I wish it was easier. I don't really have answers to a lot of my questions above. I'm still new at using Lua extensively, rather than just as a toy.

Maybe people here know some answers? I'd love to know.

On Wed, Mar 14, 2018 at 9:34 PM, Keith Nicholas <> wrote:
you don't realize why _javascript_ is popular? Ok :)   But that's a tangent anyways.

People have forever criticized js for it's lack of type safety and squishy syntax.

The thing that's made js way better to deal with is the tooling.   But even then, there is a large rise in things like typescript and other transpiled languages.  People are super motivated to do js because of  the web and has driven large innovations around frameworks.  

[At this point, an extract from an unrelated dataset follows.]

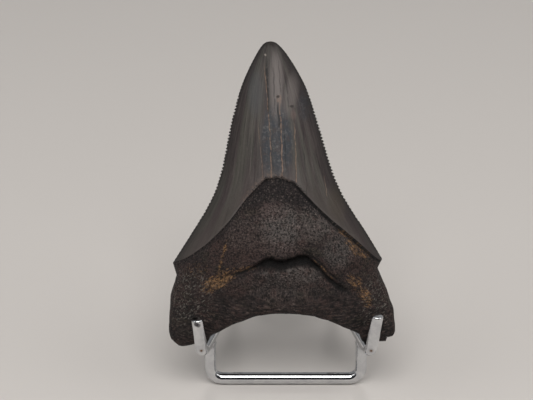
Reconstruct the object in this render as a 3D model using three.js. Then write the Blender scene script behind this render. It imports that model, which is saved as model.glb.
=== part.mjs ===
// Fossil megalodon tooth standing in a chrome wire stand.
// Millimetres, +Z up. The tooth's face looks towards -Y, and the stand rests on Z = 0.
import * as THREE from 'three';
import { ParametricGeometry } from 'three/addons/geometries/ParametricGeometry.js';
import { mergeVertices } from 'three/addons/utils/BufferGeometryUtils.js';

// Driving dimensions of the tooth, in its own upright frame: X across, Z from lobes to tip, -Y the face.
const TOOTH_HEIGHT = 80.1;        // lobe bottoms to tip, along the tooth
const TOOTH_LEAN = 24;            // degrees that the tooth leans back
const TOOTH_SEAT = [-1.05, -4.35, 14.2]; // where the tooth's own origin sits in the stand
const ARCH_FADE = 22;             // height over which the arch between the lobes levels out
const UNDERSIDE_SLOPE = Math.tan(THREE.MathUtils.degToRad(TOOTH_LEAN)); // level when it leans
const UNDERSIDE_FADE = 9;
const UNDERSIDE_LIFT = 0.4;       // keeps the flat facets clear of the shelf arms
const BOTTOM_ROUND = 4.5;         // height of the rounding along the lower edge
const FACE_COLUMNS = 20;
const TOOTH_ROWS = 50;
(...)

But if you want to look at all these other reasons why people don't like Lua and blame it all on BigTech, go right ahead.    

To me, Lua itself is a PITA when the code is too big.  But is still cool for adding basic scripting to C based projects.

On Thu, Mar 15, 2018 at 11:14 AM, Russell Haley <> wrote:

On Wed, Mar 14, 2018 at 2:58 PM, Keith Nicholas <> wrote:
While I quite like Lua in small doses, Lua isn't a type safe language, hence many of your problems only turn up at execution.    

But _javascript_ and node.js also suffer the same problems, why are they popular? Personally I think people underestimate the power of external influences. All of the top 10 languages are being pushed by the 4 largest, most ubiquitous software companies on the planet: Apple, Google, Microsoft and Mozilla.  I have no doubt that part of Pythons rise in popularity is because Microsoft has been heavily pushing it's use in VSCode and their entire web stack. It's also become a first class citizen in Visual Studio (proper).
On Thu, Mar 15, 2018 at 8:26 AM, Charles Heywood <> wrote:
It's interesting to see that Lua reached almost 70% in "dreaded" - that many people who used it didn't want to go back to using it? Wonder what the cause could be. My guess is probably bad environments that use Lua, and the environment's what they didn't like, but Lua takes the blame.